Thursday, August 22, 2013

Forget Laboring on Labor Day - Free Reading! News of England and Top Tips

That book about which I have been blathering on about for the last year or more will be free for your Kindle (or Kindle app) over Labor Day Weekend.  To be more precise, it will be free to download  from midnight, Pacific time on August 30 to midnight September 2, 2013.

Here's a the link, for your linking convenience.

IN OTHER NEWS

I bought a plane ticket yesterday BOS to LHR - or, for you non baggage handlers, that's Boston to London.  I'll be over in Blighty from September 15 to the 23.

This trip is a case of how a mighty oak (trip to England) may grow from a small acorn (a twitter post).
I know: Please to explain!

Sometime in July The Paris Review (which I don't read but which I do follow on Twitter) posted this picture:



I had to get a closer look at that, obviously.  

Turns out that William Gladstone left his very fabulous personal library in trust for the public.  That's it, in the picture.  The library (and his whole estate) is in Flintshire in north Wales and (are you sitting down?) you can stay there!  For not very much.  Read all about it here.

So, I booked a room the very night I ran across that twitter post.  The deposit was non refundable and I figured I would be forced thereby to actually go to England.  
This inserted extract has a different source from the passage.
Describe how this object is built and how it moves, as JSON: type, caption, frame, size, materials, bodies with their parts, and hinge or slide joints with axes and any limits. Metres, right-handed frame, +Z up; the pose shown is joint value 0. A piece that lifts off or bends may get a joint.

Of course, my head cooled thereafter.  It's a hassle scheduling things at work and the kids (my son is away on a school trip to Maine that week), it's expensive blah blah.  But I got a shove over the Atlantic from our English friends who are visiting Vermont as we speak and who leaned on the family Chief Financial Officer (not me) to allow the visit. They held out promises of accommodations for the days when I am not in Wales, tours of Oxford, London bookshops etc. into the mix.  And so.... BOS to LHR it is.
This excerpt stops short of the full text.